Section 1: Amendments.

The Bylaws may be altered or amended by majority vote of the Chapter Board at anytime.

Section 2: Review of Chapter Bylaws.

Prior to enactment or modification, Chapter Bylaws will be reviewed and approved by ACHE in accordance with existing policies and procedures. ACHE and the Chapter shall maintain a record of all revisions to the Bylaws, including effective dates.

 

ARTICLE XI – DISSOLUTION

 

Section 1: Dissolution of the Chapter.

The Chapter may be dissolved at any general meeting of the membership by a three-fourths-majority vote of voting members present, providing such notice of intent shall have been communicated and provided each voting member at least 30 days prior to the meeting where such dissolution vote is taken.

Section 2: Chapter Assets.

In the event of the dissolution of the Chapter, all assets remaining after the settlement of any chapter debts and obligations shall be distributed in accordance with the United States Internal Revenue Service Code governing dissolution of Non-Profit, Tax exempt or For-Profit corporations.

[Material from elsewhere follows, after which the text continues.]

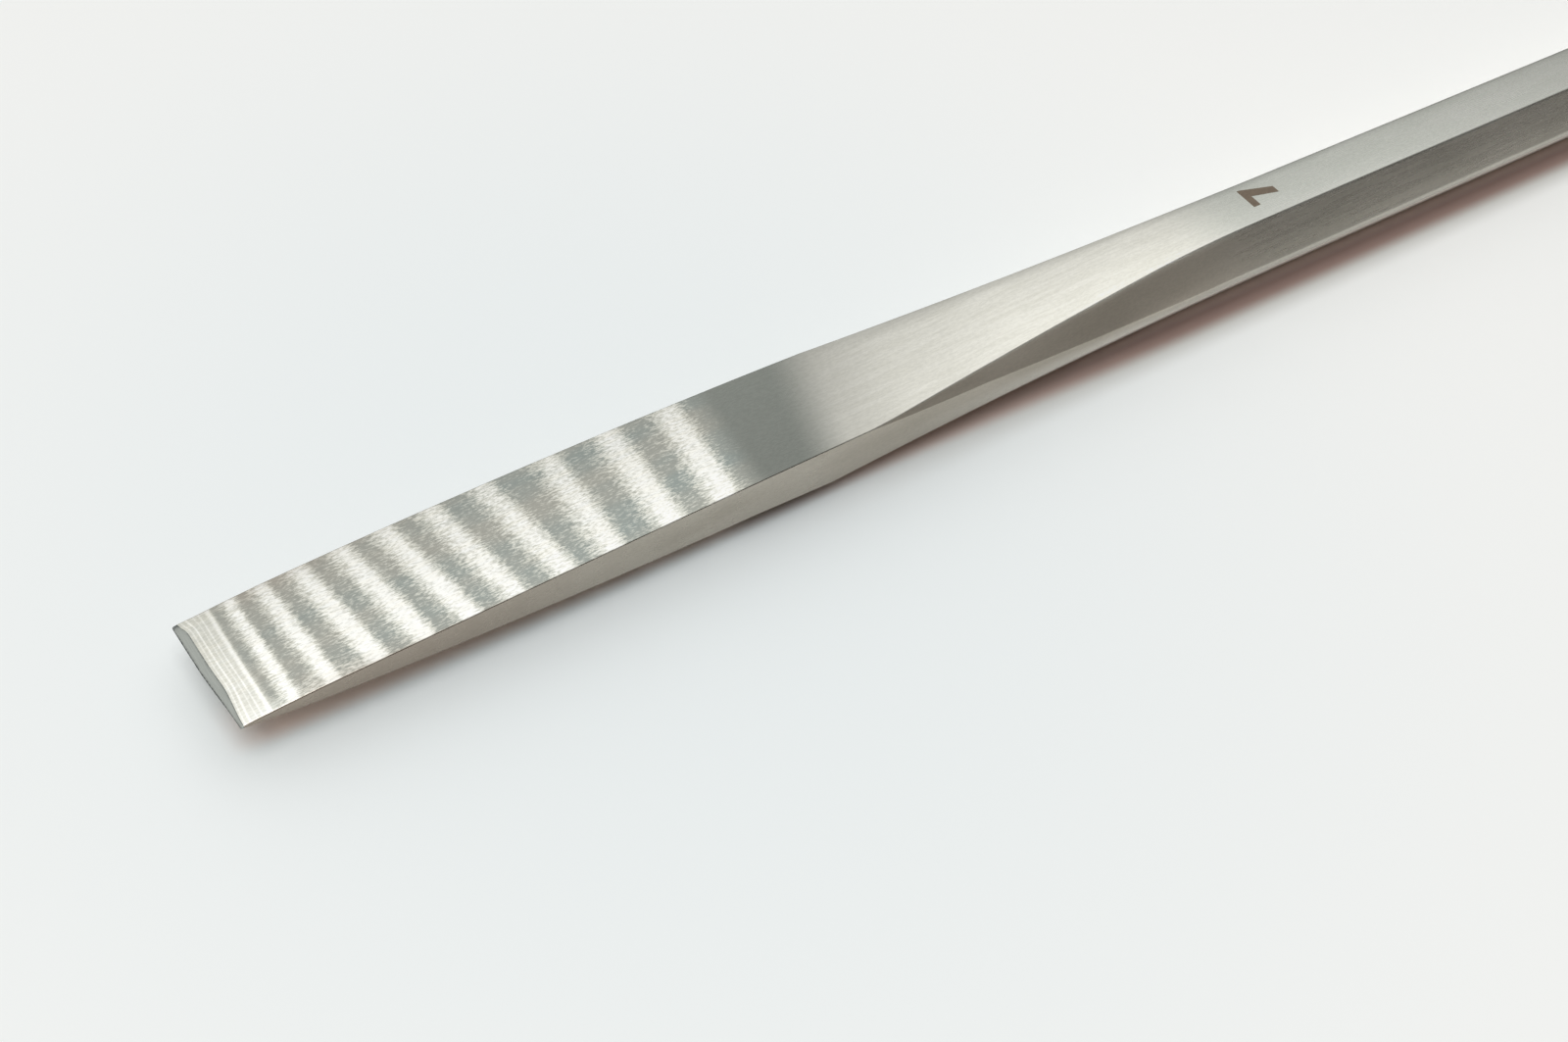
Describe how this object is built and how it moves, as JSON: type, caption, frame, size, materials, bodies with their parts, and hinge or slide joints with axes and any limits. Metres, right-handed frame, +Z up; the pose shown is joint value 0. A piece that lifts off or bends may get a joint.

ARTICLE XII – MISCELLANEOUS PROVISIONS

Section 1: Execution of Contracts

The Chapter Board may authorize any Officer or Officers and any agent or agents to enter into any contract or execute any instrument in the name of, and on behalf of, the Chapter, and such authority may be general or limited to specific instances. No Officer, agent, or employee shall have any power or authority to bind or obligate the Chapter by any commitment, contract, or engagement, or to pledge its credits to render it liable for any purpose or in any amount unless dully authorized by the Chapter Board.

Section 2: Fiscal Year.

The fiscal year of the Chapter shall commence on January 1st of each calendar year.

Section 3: Effect of the Bylaws.

These Bylaws are in all respects subordinate to, and shall be controlled by, applicable provisions of the corporate laws (profit or non-profit) of the State, other applicable laws, and the Articles of Incorporation of the Chapter. Except as these Bylaws may be inconsistent with such laws and Articles, they shall regulate the conduct of the business and affairs of the Chapter with respect to all matters to which they relate.